— Begin PROVIDED DATA —

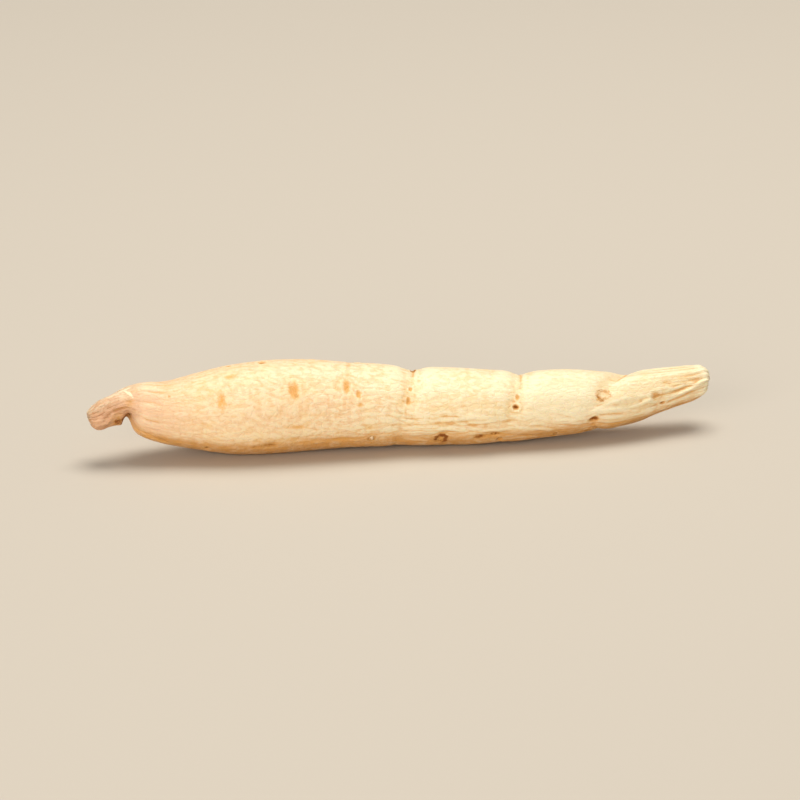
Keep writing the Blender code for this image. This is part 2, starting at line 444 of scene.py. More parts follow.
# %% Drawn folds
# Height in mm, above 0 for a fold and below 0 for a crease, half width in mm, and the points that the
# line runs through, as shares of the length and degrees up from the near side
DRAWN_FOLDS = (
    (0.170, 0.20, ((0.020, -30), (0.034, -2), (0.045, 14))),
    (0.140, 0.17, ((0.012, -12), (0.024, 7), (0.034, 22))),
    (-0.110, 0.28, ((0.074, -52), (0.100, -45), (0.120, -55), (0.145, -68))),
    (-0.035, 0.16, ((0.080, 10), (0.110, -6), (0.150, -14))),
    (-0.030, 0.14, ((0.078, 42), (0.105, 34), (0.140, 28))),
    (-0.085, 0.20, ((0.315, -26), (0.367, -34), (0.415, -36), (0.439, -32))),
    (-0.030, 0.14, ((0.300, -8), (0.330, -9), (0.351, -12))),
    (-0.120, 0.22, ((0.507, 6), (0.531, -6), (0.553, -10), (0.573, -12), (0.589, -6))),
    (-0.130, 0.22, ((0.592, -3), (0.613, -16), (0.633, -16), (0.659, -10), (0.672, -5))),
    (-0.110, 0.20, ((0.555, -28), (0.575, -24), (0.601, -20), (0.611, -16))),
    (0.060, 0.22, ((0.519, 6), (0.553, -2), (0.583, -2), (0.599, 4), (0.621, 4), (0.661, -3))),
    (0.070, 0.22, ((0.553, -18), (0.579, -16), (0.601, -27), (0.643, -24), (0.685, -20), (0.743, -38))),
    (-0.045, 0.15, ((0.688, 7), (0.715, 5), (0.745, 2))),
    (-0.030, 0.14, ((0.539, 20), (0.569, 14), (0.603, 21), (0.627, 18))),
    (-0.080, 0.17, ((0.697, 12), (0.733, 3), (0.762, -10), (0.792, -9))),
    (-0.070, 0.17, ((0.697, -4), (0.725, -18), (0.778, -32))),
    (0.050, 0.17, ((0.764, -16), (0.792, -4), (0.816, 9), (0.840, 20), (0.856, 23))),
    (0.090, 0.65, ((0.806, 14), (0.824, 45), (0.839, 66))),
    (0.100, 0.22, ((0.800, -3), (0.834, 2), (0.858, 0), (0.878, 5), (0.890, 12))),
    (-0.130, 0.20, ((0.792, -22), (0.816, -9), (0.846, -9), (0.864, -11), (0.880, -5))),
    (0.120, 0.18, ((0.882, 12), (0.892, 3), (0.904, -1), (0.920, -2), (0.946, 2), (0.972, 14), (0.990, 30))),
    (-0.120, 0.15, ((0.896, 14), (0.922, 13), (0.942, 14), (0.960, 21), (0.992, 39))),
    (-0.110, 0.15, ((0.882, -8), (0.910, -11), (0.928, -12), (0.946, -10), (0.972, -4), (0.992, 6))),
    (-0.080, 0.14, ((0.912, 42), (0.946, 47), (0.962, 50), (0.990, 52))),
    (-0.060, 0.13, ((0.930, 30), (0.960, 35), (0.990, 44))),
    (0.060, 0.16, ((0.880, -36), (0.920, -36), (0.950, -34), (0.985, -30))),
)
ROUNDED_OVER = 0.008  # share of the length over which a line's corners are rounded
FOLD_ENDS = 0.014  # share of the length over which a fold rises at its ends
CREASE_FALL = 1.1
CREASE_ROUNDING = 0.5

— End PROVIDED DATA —

WRITTEN REQUEST
Extract the full listing above without alteration.

THE COMPLETED TASK
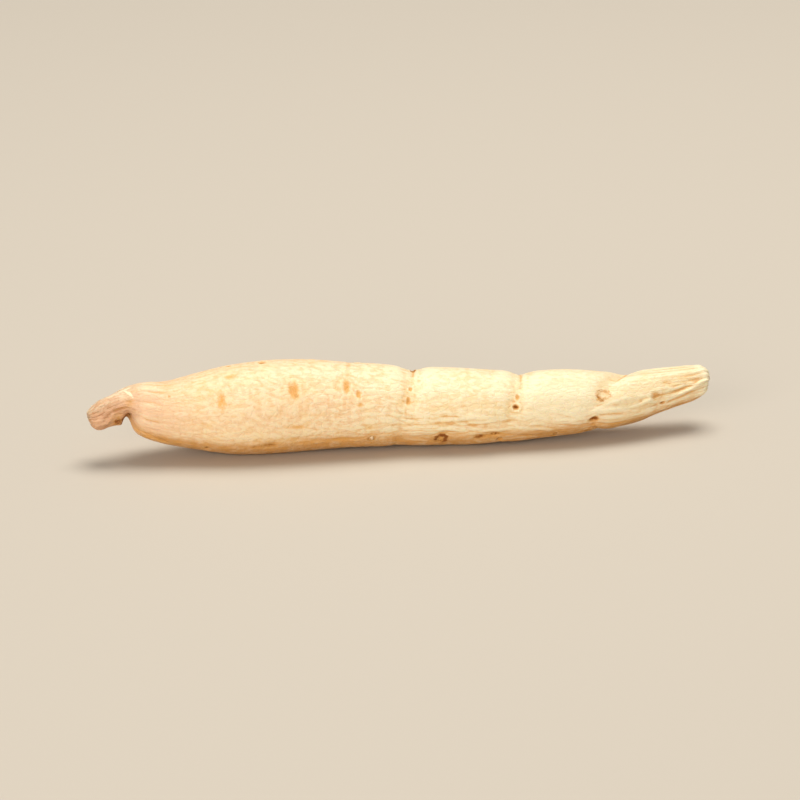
Keep writing the Blender code for this image. This is part 2, starting at line 444 of scene.py. More parts follow.
# %% Drawn folds
# Height in mm, above 0 for a fold and below 0 for a crease, half width in mm, and the points that the
# line runs through, as shares of the length and degrees up from the near side
DRAWN_FOLDS = (
    (0.170, 0.20, ((0.020, -30), (0.034, -2), (0.045, 14))),
    (0.140, 0.17, ((0.012, -12), (0.024, 7), (0.034, 22))),
    (-0.110, 0.28, ((0.074, -52), (0.100, -45), (0.120, -55), (0.145, -68))),
    (-0.035, 0.16, ((0.080, 10), (0.110, -6), (0.150, -14))),
    (-0.030, 0.14, ((0.078, 42), (0.105, 34), (0.140, 28))),
    (-0.085, 0.20, ((0.315, -26), (0.367, -34), (0.415, -36), (0.439, -32))),
    (-0.030, 0.14, ((0.300, -8), (0.330, -9), (0.351, -12))),
    (-0.120, 0.22, ((0.507, 6), (0.531, -6), (0.553, -10), (0.573, -12), (0.589, -6))),
    (-0.130, 0.22, ((0.592, -3), (0.613, -16), (0.633, -16), (0.659, -10), (0.672, -5))),
    (-0.110, 0.20, ((0.555, -28), (0.575, -24), (0.601, -20), (0.611, -16))),
    (0.060, 0.22, ((0.519, 6), (0.553, -2), (0.583, -2), (0.599, 4), (0.621, 4), (0.661, -3))),
    (0.070, 0.22, ((0.553, -18), (0.579, -16), (0.601, -27), (0.643, -24), (0.685, -20), (0.743, -38))),
    (-0.045, 0.15, ((0.688, 7), (0.715, 5), (0.745, 2))),
    (-0.030, 0.14, ((0.539, 20), (0.569, 14), (0.603, 21), (0.627, 18))),
    (-0.080, 0.17, ((0.697, 12), (0.733, 3), (0.762, -10), (0.792, -9))),
    (-0.070, 0.17, ((0.697, -4), (0.725, -18), (0.778, -32))),
    (0.050, 0.17, ((0.764, -16), (0.792, -4), (0.816, 9), (0.840, 20), (0.856, 23))),
    (0.090, 0.65, ((0.806, 14), (0.824, 45), (0.839, 66))),
    (0.100, 0.22, ((0.800, -3), (0.834, 2), (0.858, 0), (0.878, 5), (0.890, 12))),
    (-0.130, 0.20, ((0.792, -22), (0.816, -9), (0.846, -9), (0.864, -11), (0.880, -5))),
    (0.120, 0.18, ((0.882, 12), (0.892, 3), (0.904, -1), (0.920, -2), (0.946, 2), (0.972, 14), (0.990, 30))),
    (-0.120, 0.15, ((0.896, 14), (0.922, 13), (0.942, 14), (0.960, 21), (0.992, 39))),
    (-0.110, 0.15, ((0.882, -8), (0.910, -11), (0.928, -12), (0.946, -10), (0.972, -4), (0.992, 6))),
    (-0.080, 0.14, ((0.912, 42), (0.946, 47), (0.962, 50), (0.990, 52))),
    (-0.060, 0.13, ((0.930, 30), (0.960, 35), (0.990, 44))),
    (0.060, 0.16, ((0.880, -36), (0.920, -36), (0.950, -34), (0.985, -30))),
)
ROUNDED_OVER = 0.008  # share of the length over which a line's corners are rounded
FOLD_ENDS = 0.014  # share of the length over which a fold rises at its ends
CREASE_FALL = 1.1
CREASE_ROUNDING = 0.5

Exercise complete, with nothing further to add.